Trudy Booth - Apr 18, 2008 10:10:15 am PDT #7814 of 10003
Greece's financial crisis threatens to take down all of Western civilization - a civilization they themselves founded. A rather tragic irony - which is something they also invented. - Jon Stewart

Gerard ranting about other band's roadies trying to get girls to flash them for backstage passes.

[link]

There is audio of that. It kicks in at :28 and goes to 1:08


smonster - Apr 18, 2008 10:15:05 am PDT #7815 of 10003
We won’t stop until everyone is gay.

... um, why does she owe me a cookie?

She promised a cookie to the first person to use the term "stagegay" in the music thread.

"I wish my lawn was emo so it would cut itself."

I totally laugh at that, too.

And once again, SA for the win.

Granted, emo as a descriptor, while nonsuccessfully applied to music, can serve as an accurate enough term for a style that fits snugly between hipster and goth.

V. true. I was going to say that "emo is the new goth" in terms of a group of young people mocked for eyeliner and depressive tendencies (and boykissing) , but that's more accurate.


juliana - Apr 18, 2008 10:18:17 am PDT #7816 of 10003
I’d be lying if I didn’t say that I miss them all tonight…

Granted, emo as a descriptor, while nonsuccessfully applied to music, can serve as an accurate enough term for a style that fits snugly between hipster and goth.

Mmm, snug jeans....


Atropa - Apr 18, 2008 10:19:37 am PDT #7817 of 10003
The artist formerly associated with cupcakes.

She promised a cookie to the first person to use the term "stagegay" in the music thread.

Awesome!

I was going to say that "emo is the new goth" in terms of a group of young people mocked for eyeliner and depressive tendencies (and boykissing) , but that's more accurate.

Yep, which is also why a lot of ElderGoths get cranky about emo. We look at the emokids and go, "waitaminute, aren't you just confused babygoths?"


juliana - Apr 18, 2008 10:22:06 am PDT #7818 of 10003
I’d be lying if I didn’t say that I miss them all tonight…

We look at the emokids and go, "waitaminute, aren't you just confused babygoths?"

But they don't like bats! (Waitaminnit.) But they don't spend as much time on their hair! (Um.)

I got nothin'.

(Note: I'm being very tongue-in-cheek here. With no core of intelligence, therefore unlike Saporta.)


esse - Apr 18, 2008 10:24:01 am PDT #7819 of 10003
S to the A -- using they/them pronouns!

Mmm, but I wouldn't argue that emo is confused babygoth because there are particular style distinctions that differ from the goth style ethos. There are just as many things lifted from hipster and indie scene kids as there are from goth style. I'd have to sit down and have a think about specifics, but I can look at a hipster kid, an emo kid, and a goth kid and definitely tell the difference.

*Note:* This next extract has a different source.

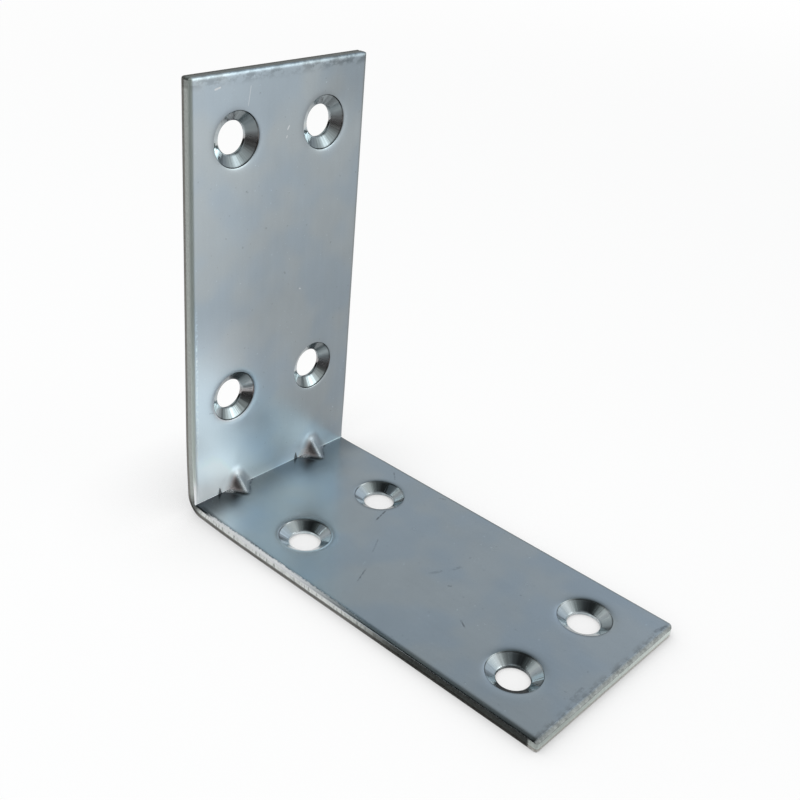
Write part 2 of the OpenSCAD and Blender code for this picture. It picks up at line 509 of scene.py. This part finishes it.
class Strip:
    """Where a shading point lies on the strip, in mm, and on which leg, as outputs in a node tree."""

    def __init__(self, n):
        self.across = n.scaled(n.node("ShaderNodeSeparateXYZ", {0: n.object_place()}, out=1), 1 / MM)
        self.along, self.depth = n.value("along"), n.value("depth")
        self.point = n.combine(self.along, self.across, self.depth)
        self.upright = n.ramp(self.along, 0.2, -0.2)
        self.base = n.minus(1.0, self.upright)
        self.near, self.far = n.sum(self.across, STRIP / 2), n.minus(STRIP / 2, self.across)
        self.top, self.end = n.sum(self.along, UPRIGHT), n.minus(BASE, self.along)

    def from_rib(self, n):
        """Distance from the middle of the nearer rib, positive towards the far edge."""
        off = n.minus(self.across, RIB_MIDDLE)
        past_row = n.minus(n.math("ABSOLUTE", off), (RIB_ROWS[1] - RIB_ROWS[0]) / 2)
        return n.product(past_row, n.math("SIGN", off))


def new_material(name):
    made = bpy.data.materials.new(name)
    made.use_nodes = True
    return made, Nodes(made.node_tree)


def grey(value):
    return (value, value, value, 1)


# Marks of use and handling, in mm along and across the strip: start, end, half width, strength.
DARK_MARKS = [
    ((26.0, 6.4), (26.8, 3.2), 0.22, 0.8),
    ((31.2, -1.0), (33.0, -4.2), 0.16, 0.35),
    ((35.6, -8.6), (37.0, -12.0), 0.2, 0.7),
    ((43.9, -1.2), (44.6, 0.6), 0.5, 0.22),
    ((45.4, 1.8), (46.2, 4.0), 0.45, 0.25),
    ((48.2, -1.4), (48.4, -1.2), 0.35, 0.4),
    ((55.4, -6.8), (57.0, -7.7), 0.22, 0.55),
    ((18.2, 17.2), (19.9, 15.6), 0.2, 0.5),
    ((30.0, 17.4), (30.8, 17.8), 0.3, 0.35),
    ((78.2, -8.2), (78.0, -5.0), 0.45, 0.3),
    ((78.6, 15.2), (79.2, 17.4), 0.5, 0.4),
    ((-59.2, -7.5), (-59.1, -7.3), 0.26, 0.45),
    ((-52.0, -3.2), (-51.9, -3.0), 0.24, 0.35),
    ((-42.7, 1.5), (-42.5, 1.7), 0.26, 0.35),
    ((-20.0, -15.2), (-19.6, -13.8), 0.22, 0.3),
]
BRIGHT_MARKS = [
    ((-76.7, -14.1), (-76.9, -13.1), 0.22, 0.8),
    ((-68.8, 1.5), (-68.3, 1.2), 0.2, 0.7),
    ((-67.2, 1.1), (-66.9, 1.0), 0.16, 0.6),
    ((-38.6, 5.3), (-38.5, 5.5), 0.2, 0.6),
    ((-73.4, -7.4), (-76.4, -6.9), 0.12, 0.4),
]

# The dark notch beside each rib, painted shade in the crease: distance from the rib's middle, height and half
# width.
NOTCH_OFFSET, NOTCH_TOP, NOTCH_HALF = -3.9, 2.3, 0.6

# Colours of the zinc, linear.
ZINC_BLUE, ZINC_PALE = (0.435, 0.51, 0.57, 1), (0.475, 0.53, 0.56, 1)
# Of the two colours on the next line, the first is a painted highlight: the paler zinc of the upright's lower
# left.
ZINC_PAINTED_GLOW, ZINC_ON_RIBS = (0.53, 0.55, 0.57, 1), (0.57, 0.51, 0.51, 1)
ZINC_STAINED, ZINC_WORN = (0.37, 0.39, 0.38, 1), (0.36, 0.40, 0.38, 1)
DARK_MARK_AND_SHADE, BRIGHT_MARK_AND_HIGHLIGHT = (0.07, 0.08, 0.09, 1), (0.93, 0.94, 0.96, 1)
# Of these, the second and third colours of the countersinks are painted reflections.
SINK_ZINC, SINK_BROWN_REFLECTION, SINK_BRIGHT_REFLECTION = (0.48, 0.54, 0.565), (0.3, 0.2, 0.18, 1), (0.8, 0.84, 0.86, 1)
EDGE_BURNISHED, EDGE_TORN, EDGE_WHITE = (0.40, 0.43, 0.41, 1), (0.33, 0.32, 0.30, 1), (0.93, 0.95, 0.93, 1)

# Brightness and roughness of each finish before its zones and textures are added,
# and the depth from which the sheared edge is torn.
FACE_LEVEL, FACE_ROUGH = 0.84, 0.2
SINK_LEVEL, SINK_ROUGH = 0.95, 0.09
EDGE_LEVEL, EDGE_ROUGH, EDGE_LEAST = 0.55, 0.32, 0.06
TORN_FROM = 1.5


def marks(n, strip, segments):
    """1 on short marks of the face, each (along, across) to (along, across), half width and strength."""
    flat = n.stretch(strip.point, (1, 1, 0))
    total = 0.0
    for start, end, half, strength in segments:
        way = np.append(np.subtract(end, start), 0)
        from_start = n.vector("SUBTRACT", flat, start + (0,))
        share = n.math("ADD", n.vector("DOT_PRODUCT", from_start, way / (way @ way), out=1), 0.0, clamp=True)
        gap = n.vector("LENGTH", n.vector("SUBTRACT", from_start, n.scaled_vector(way, share)), out=1)
        total = n.most(total, n.ramp(gap, half, 0.3 * half, 0.0, strength))
    return total


# How much each zone of the face adds to its brightness: painted highlights where the weight is positive,
# painted shade where it is negative.
ZONE_WEIGHTS = {
    "painted_glow": 0.5, "lean": 0.13, "middle": 0.16, "top_right": -0.2, "crease_up": 0.15, "corner_up": 0.65,
    "by_ribs": 0.22, "by_far_rib": 0.4, "fold_line": 0.8, "crease_base": -0.45, "corner_base": -0.35,
    "middle_base": -0.3,
}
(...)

tommyrot - Apr 18, 2008 10:25:10 am PDT #7820 of 10003
Sir, it's not an offence to let your cat eat your bacon. Okay? And we don't arrest cats, I'm very sorry.

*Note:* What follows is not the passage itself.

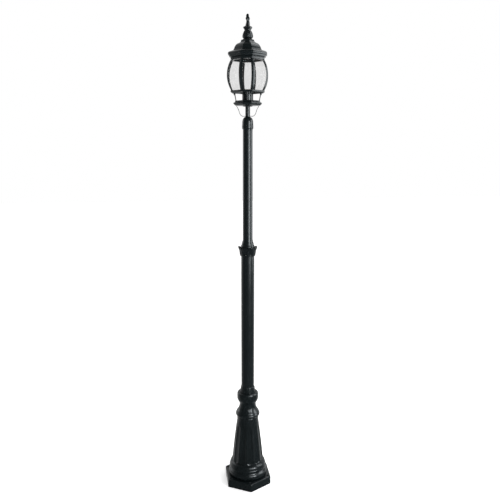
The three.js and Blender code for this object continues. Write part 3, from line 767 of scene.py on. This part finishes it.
def build_screws():
    """Socket set screws: a short plug with a chamfered rim and a six-sided recess."""
    for body, stem, radius, half in (("post", "coupling_screw", 2.5, 2.8), ("head", "cap_screw", 2.0, 1.7)):
        for i in range(3):
            node = f"{stem}_{i + 1}"
            lo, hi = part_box(node)
            mid = (lo + hi) / 2 / MM
            out = Vector((mid.x, mid.y, 0)).normalized()
            side, up = np.array([-out.y, out.x, 0]), np.array([0, 0, 1])
            centre, axis = np.array(mid), np.array(out)
            rings = []
            for along, r in ((-half, radius * 0.7), (-half + 0.6, radius), (half - 0.4, radius),
                             (half, radius * 0.86), (half, radius * 0.55), (half - 1.2, radius * 0.5)):
                rings.append([centre + axis * along + r * (math.cos(a) * side + math.sin(a) * up)
                              for a in np.arange(24) * TAU / 24])
            piece(f"set_{node}", body, [lofted(rings)], ZINC, [node])


for build in (build_foot, build_cone, build_neck, build_drum, build_leaf_collar, build_tubes,
              build_coupling, build_cap, build_saucer, build_holder, build_legs, build_scrolls,
              build_rim_and_frame, build_ribs, build_panes, build_roof, build_finial, build_screws):
    build()

CARRIED = {"joint_sleeve": ZINC, "crossbar": CAST, "roof_stud": ZINC, "finial_washer": RUBBER}
for node, material in CARRIED.items():
    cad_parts[node].data.materials.clear()
    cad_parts[node].data.materials.append(material)


# ---- studio -------------------------------------------------------------------------------------
FLOOR_GLOW = (0.58, 0.95)         # painted light: glow of the floor near the post and far from it; the weaker glow near the post paints shade round the post's foot


def build_floor():
    mesh = bpy.data.meshes.new("floor")
    s = 14.0
    mesh.from_pydata([(-s, -s, 0), (s, -s, 0), (s, s, 0), (-s, s, 0)], [], [(0, 1, 2, 3)])
    floor = bpy.data.objects.new("floor", mesh)
    floor.location.z = -0.0006
    bpy.context.scene.collection.objects.link(floor)
    mat, bsdf = new_material("pale_floor")
    links = mat.node_tree.links
    links.new(ramp(mat, noise(mat, 1.5, 2.0), [(0.3, 0.86), (0.7, 0.9)]), bsdf.inputs["Base Color"])
    bsdf.inputs["Roughness"].default_value = 0.9
    bsdf.inputs["Specular IOR Level"].default_value = 0.1
    bsdf.inputs["Emission Color"].default_value = (1, 1, 1, 1)
    coord = mat.node_tree.nodes.new("ShaderNodeTexCoord")
    reach = mat.node_tree.nodes.new("ShaderNodeVectorMath")
    reach.operation = "LENGTH"
    glow = mat.node_tree.nodes.new("ShaderNodeMapRange")
    glow.interpolation_type = "SMOOTHSTEP"
    glow.inputs["From Min"].default_value, glow.inputs["From Max"].default_value = 0.5, 8.0
    glow.inputs["To Min"].default_value, glow.inputs["To Max"].default_value = FLOOR_GLOW
    links.new(coord.outputs["Object"], reach.inputs[0])
    links.new(reach.outputs["Value"], glow.inputs["Value"])
    # painted light: the floor glows though it is no lamp, dimmer near the post (painted shade round its foot)
    # and brighter far away
    links.new(glow.outputs[0], bsdf.inputs["Emission Strength"])
    mesh.materials.append(mat)
    floor.visible_glossy = False


def softbox(name, deg, distance, height, aim_z, width, tall, power):
    """Rectangular light standing round the post, aimed at its axis."""
    light = bpy.data.lights.new(name, "AREA")
    light.shape, light.size, light.size_y = "RECTANGLE", width, tall
    light.energy = power
    obj = bpy.data.objects.new(name, light)
    obj.location = polar(distance, deg, height)
    aim = Vector((0, 0, aim_z)) - obj.location
    obj.rotation_euler = aim.to_track_quat("-Z", "Y").to_euler()
    bpy.context.scene.collection.objects.link(obj)


def build_world():
    """White to the camera; for everything else bright behind the lantern and dim in front."""
    world = bpy.data.worlds.new("studio")
    bpy.context.scene.world = world
    world.use_nodes = True
    nodes, links = world.node_tree.nodes, world.node_tree.links
    nodes.clear()
    coord = nodes.new("ShaderNodeTexCoord")
    split = nodes.new("ShaderNodeSeparateXYZ")
    spread = nodes.new("ShaderNodeMapRange")
    spread.inputs["From Min"].default_value = -0.1
    spread.inputs["From Max"].default_value = 0.8
    spread.inputs["To Min"].default_value = 0.1
    spread.inputs["To Max"].default_value = 1.0
    path = nodes.new("ShaderNodeLightPath")
    dim = nodes.new("ShaderNodeBackground")
    white = nodes.new("ShaderNodeBackground")
    white.inputs["Color"].default_value = (1, 1, 1, 1)
    white.inputs["Strength"].default_value = 1.0
    mix = nodes.new("ShaderNodeMixShader")
    out = nodes.new("ShaderNodeOutputWorld")
    links.new(coord.outputs["Generated"], split.inputs[0])
    links.new(split.outputs["Y"], spread.inputs["Value"])
    links.new(spread.outputs[0], dim.inputs["Strength"])
    links.new(path.outputs["Is Camera Ray"], mix.inputs[0])
    links.new(dim.outputs[0], mix.inputs[1])
    links.new(white.outputs[0], mix.inputs[2])
    links.new(mix.outputs[0], out.inputs[0])


# degrees and metres; the focal length and the sideways shift count in sensor widths
CAMERA_TURN, CAMERA_DISTANCE, CAMERA_HEIGHT = -8.3, 2.751, 1.782
CAMERA_PITCH, FOCAL_IN_WIDTHS, AXIS_LEFT = 11.0, 1.132, 0.0046


def build_camera():
    data = bpy.data.cameras.new("camera")
    data.lens = data.sensor_width * FOCAL_IN_WIDTHS
    data.shift_x = AXIS_LEFT
    camera = bpy.data.objects.new("camera", data)
    camera.location = polar(CAMERA_DISTANCE, CAMERA_TURN, CAMERA_HEIGHT)
    camera.rotation_euler = (math.radians(90 - CAMERA_PITCH), 0, math.radians(CAMERA_TURN))
    bpy.context.scene.collection.objects.link(camera)
    bpy.context.scene.camera = camera


build_floor()
build_world()
# name, direction, distance, height, height aimed at, width, height of the box, power
softbox("key_wide", 16, 3.4, 1.75, 1.55, 1.3, 2.4, 36)
softbox("key_bright", 35, 3.2, 1.75, 1.55, 0.66, 2.4, 80)
softbox("side_right", 84, 3.0, 2.0, 1.6, 1.4, 2.9, 66)
softbox("above_right", 118, 2.0, 4.4, 2.2, 2.0, 2.0, 26)
softbox("side_left", -130, 3.2, 1.8, 1.2, 1.2, 2.6, 14)
build_camera()

view = bpy.context.scene.view_settings
view.view_transform = "Standard"
view.look = "None"
view.exposure = 0.0
view.gamma = 1.0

I can look at a hipster kid, an emo kid, and a goth kid and definitely tell the difference.

More importantly, who would win in a fight?


esse - Apr 18, 2008 10:27:15 am PDT #7821 of 10003
S to the A -- using they/them pronouns!

Whichever one has the most buzznet sockpuppets.


Ailleann - Apr 18, 2008 10:27:43 am PDT #7822 of 10003
vanguard of the socialist Hollywood liberal homosexualist agenda

most of the bandom bands are fiercely against both, and frequently say things (in interviews, on stage) to change people's perceptions.

My Chem wants to Save Your Life, and they're completely non-ironic about it. To quote Gerard: "We've always been pretty vocal about our message... just to know that it's okay to be messed up, cause there's five dudes that are just as messed up as you, and we've overcome that in order to do what we do."

A lot of people are drawn to the idea behind the band as much as they are to the music.